I'm looking for an optimal asset allocation of my portfolio given a few conditions, and was wondering if anyone would be willing to help. I will most certainly take out a chunk for a down payment on a house in the next 5-10 years. My FI target is 12-15 years, depending on market growth/ job timing/ significant other's prospects. I am very risk-tolerant due to my area of employment and skill set.
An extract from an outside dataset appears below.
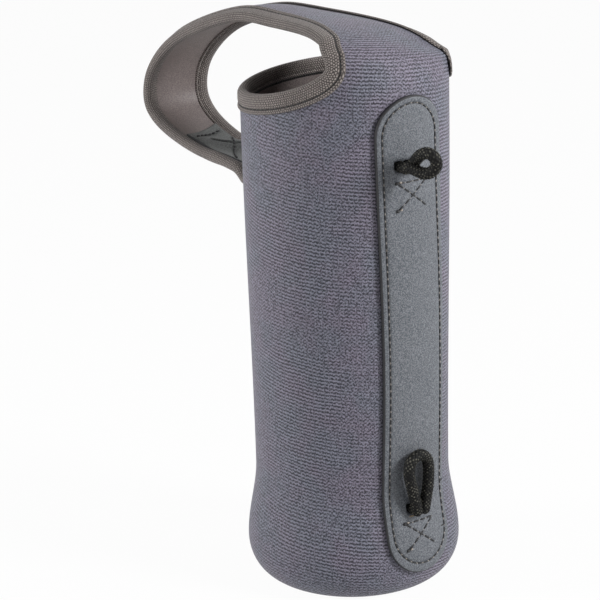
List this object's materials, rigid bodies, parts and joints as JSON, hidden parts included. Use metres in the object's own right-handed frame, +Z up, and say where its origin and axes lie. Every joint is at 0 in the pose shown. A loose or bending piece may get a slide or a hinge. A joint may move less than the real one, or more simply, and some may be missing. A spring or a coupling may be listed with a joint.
{
  "type": "vacuum flask case",
  "caption": "Soft foam-sheet sleeve for a slim vacuum flask, with a bound mouth, an arched carrying handle, a long leather front patch and cord loops.",
  "frame": {"origin": "centre of the base's underside, which the case stands on", "axes": "+Z up the sleeve; -Y is the front, with the leather patch and the handle's root; +Y is the back, where the handle's other end is sewn on"},
  "size_m": [0.0812, 0.1655, 0.2172],
  "materials": {
    "foam_sheet": "matt ribbed knit over foam",
    "edge_tape": "matt fine knit",
    "leather": "satin",
    "cord": "matt braid"
  },
  "bodies": {
    "case": {"sleeve_wall": "foam_sheet", "handle_strap": "foam_sheet", "base_disc": "foam_sheet", "rim_tape": "edge_tape", "handle_tape_left": "edge_tape", "handle_tape_right": "edge_tape", "front_patch": "leather", "handle_end_patch": "leather", "upper_cord_tail": "cord", "lower_cord_tail": "cord"},
    "upper_loop": {"upper_cord_loop": "cord"},
    "lower_loop": {"lower_cord_loop": "cord"}
  },
  "joints": [
    {"name": "upper_loop_swing", "type": "hinge", "parent": "case", "child": "upper_loop", "pos_m": [-0.00252, -0.04254, 0.168], "axis": [0.9983, -0.0591, 0], "range_deg": [-45, 85], "stiffness_Nm_per_rad": 0.002},
    {"name": "lower_loop_swing", "type": "hinge", "parent": "case", "child": "lower_loop", "pos_m": [-0.00106, -0.0419, 0.036], "axis": [0.9997, -0.0254, 0], "range_deg": [0, 150], "stiffness_Nm_per_rad": 0.002}
  ]
}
Assume none of the funds are placed yet, and I am targeting 54 domestic stock / 24 intl. stock / 20 domestic bonds (for an 80/20 balance).

~14k 401k
~35k rIRA
~5k taxable

Every year I will contribute these amounts.

~18k 401k (max)
~5500 rIRA (max)
~16k taxable (scaling up with raises)

I wonder what the value of the "tax-exempt bonds in taxable accounts" strategy is for the long haul? It seems fairly advantageous for 5-10 year windows where you know you will withdraw a large chunk for the down payment on your house (unless I'm missing something)... but at what point do the lower-return bonds start to impede growth? Perhaps after that 5-10 year milestone withdrawal, you stop buying tax-exempt and switch over to higher return bonds?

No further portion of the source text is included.